The dbscan package has other functions for cutting and visualizing OPTICS clusterings as well. The optics objects produced by largeVis are compatible with the ones produced by the dbscan packag.

HDBSCAN

HDBSCAN [@Campello2013] aims to make the DBBSCAN and OPTICS approach flexible for graphs with different densities in different regions, by building a hierarchical density-bsaed clustering from which flat clusters are extracted. HDBSCAN does not need the $\epsilon$ hypterparameter, which can be difficult to set.

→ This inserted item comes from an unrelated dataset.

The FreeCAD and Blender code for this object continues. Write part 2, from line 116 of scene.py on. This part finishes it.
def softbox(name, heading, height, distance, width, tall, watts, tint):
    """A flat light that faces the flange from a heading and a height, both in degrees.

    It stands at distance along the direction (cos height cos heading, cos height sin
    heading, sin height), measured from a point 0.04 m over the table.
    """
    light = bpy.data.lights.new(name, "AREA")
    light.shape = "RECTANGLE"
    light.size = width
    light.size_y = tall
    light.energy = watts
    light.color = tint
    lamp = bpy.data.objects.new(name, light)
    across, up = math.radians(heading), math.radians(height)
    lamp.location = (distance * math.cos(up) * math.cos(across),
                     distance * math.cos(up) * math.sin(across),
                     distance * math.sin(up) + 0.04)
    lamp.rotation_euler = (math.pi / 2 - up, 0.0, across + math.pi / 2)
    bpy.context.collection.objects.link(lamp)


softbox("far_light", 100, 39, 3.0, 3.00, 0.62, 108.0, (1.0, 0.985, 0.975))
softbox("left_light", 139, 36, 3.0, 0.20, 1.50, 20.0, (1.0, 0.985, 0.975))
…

Rather, HDBSCAN, in effect, determines different values for $\epsilon$ for different parts of the dataset.

suppressWarnings(set <- do.call(rbind, Map(f = function(y) {
    rbind(Map(f = function(x) {
        hdclust <- largeVis::hdbscan(vis, K = y, minPts = x)$cluster
        data.frame(cluster = as.numeric(hdclust), K = x, minPts = y)
    }, c(6, 10, 20)))
}, c(2, 6, 12))))
lbind <- function(x) do.call(rbind, x)
set <- lbind(set)
set$x <- rep(dat[, 1], 9)
set$y <- rep(dat[, 2], 9)
set$cluster <- factor(set$cluster)
set$K <- factor(paste("K=", set$K))
set$minPts <- factor(paste("minPts=", set$minPts))

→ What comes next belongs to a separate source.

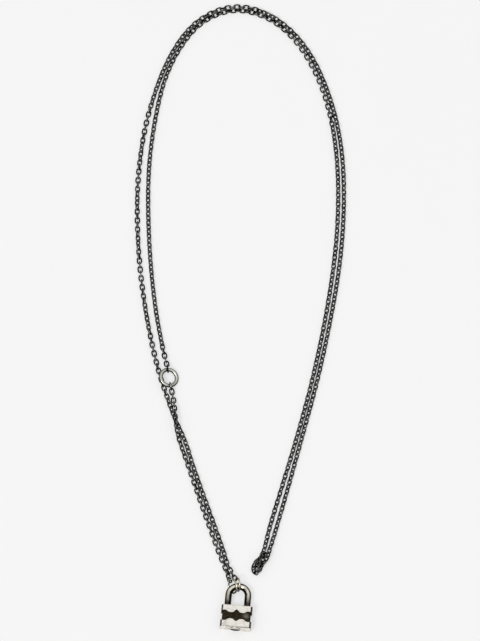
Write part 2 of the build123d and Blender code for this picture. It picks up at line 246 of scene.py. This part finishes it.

ggplot(data = set, aes(x = x, y = y, color = cluster)) +
    geom_point(size = 0.5, alpha = 0.7) +
    facet_grid(minPts ~ K) + 
    scale_x_continuous("", breaks = NULL) +
    scale_y_continuous("", breaks = NULL) +
    guides(color = FALSE) +
    ggtitle("HDBSCAN Is Robust\nTo Hyperparameter Changes")

The largeVis implementation of HDBSCAN produces flat and hierarchical clusterings simultaneously. The hiearchical clusterings are compatible with hclust and other R hierarchical clustering packages and tools by means of an as.dendrogram.hdbscan function, which converts them to standard R dendrograms. The package also includes a function for visualizing the clustering.